While Countrywide’s new owner, Bank of America, has agreed to pay under the discrimination settlement, no one is required to admit fault or wrongdoing, and no criminal or civil charges have been filed. A common stipulation of such federal agreements is that they close the door on further court action. “I think everybody agrees they’ve got one shot at this,” said Carlson, of Illinois People’s Action. He said that while the settlements seem as if they carry large price tags, they do not cover the estimated costs to homeowners that banks treated unfairly. A $20 billion penalty for the big banks has been floated as part of the pending settlement. The money would go toward loan modification efforts to keep struggling borrowers in their homes. But Carlson said the estimated damage caused by the banks is more like $200 billion. “The car is being driven to a place where the government is willing to settle for 10 percent of what the banks actually did.” Some attorneys general have voiced concerns with the potential deal, saying it could close the door to future investigations into lender practices. 

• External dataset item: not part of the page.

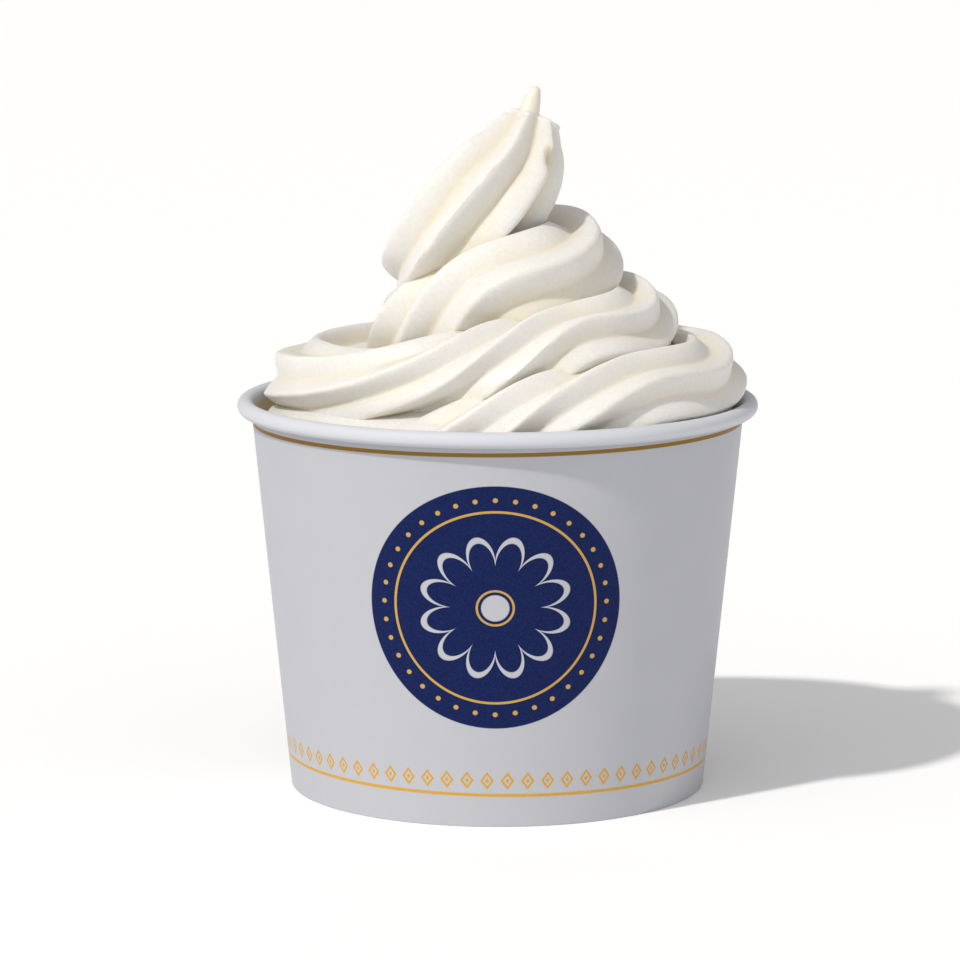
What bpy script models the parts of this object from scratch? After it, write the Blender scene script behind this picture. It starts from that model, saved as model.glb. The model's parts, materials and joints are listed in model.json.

Carlson said he hopes Madigan will join these skeptical attorneys generals to push for greater penalties for the banks, including possible criminal or civil charges — policy changes that will result in better regulation and more efforts to keep people in their homes. “What does Lisa Madigan do with Wells Fargo and Chase and Bank of America? Is she going to be part of the group that settles for $20 billion?” Carlson asked. “People need champions, and I think that’s what we’re holding out hope that Lisa Madigan will be, that champion. Because we know that there can be a better outcome.”

In December, the unemployment rate for white Americans was 7.5 percent, while the unemployment rate for African-Americans was 15.8 percent and the rate for Hispanic Americans was 11 percent.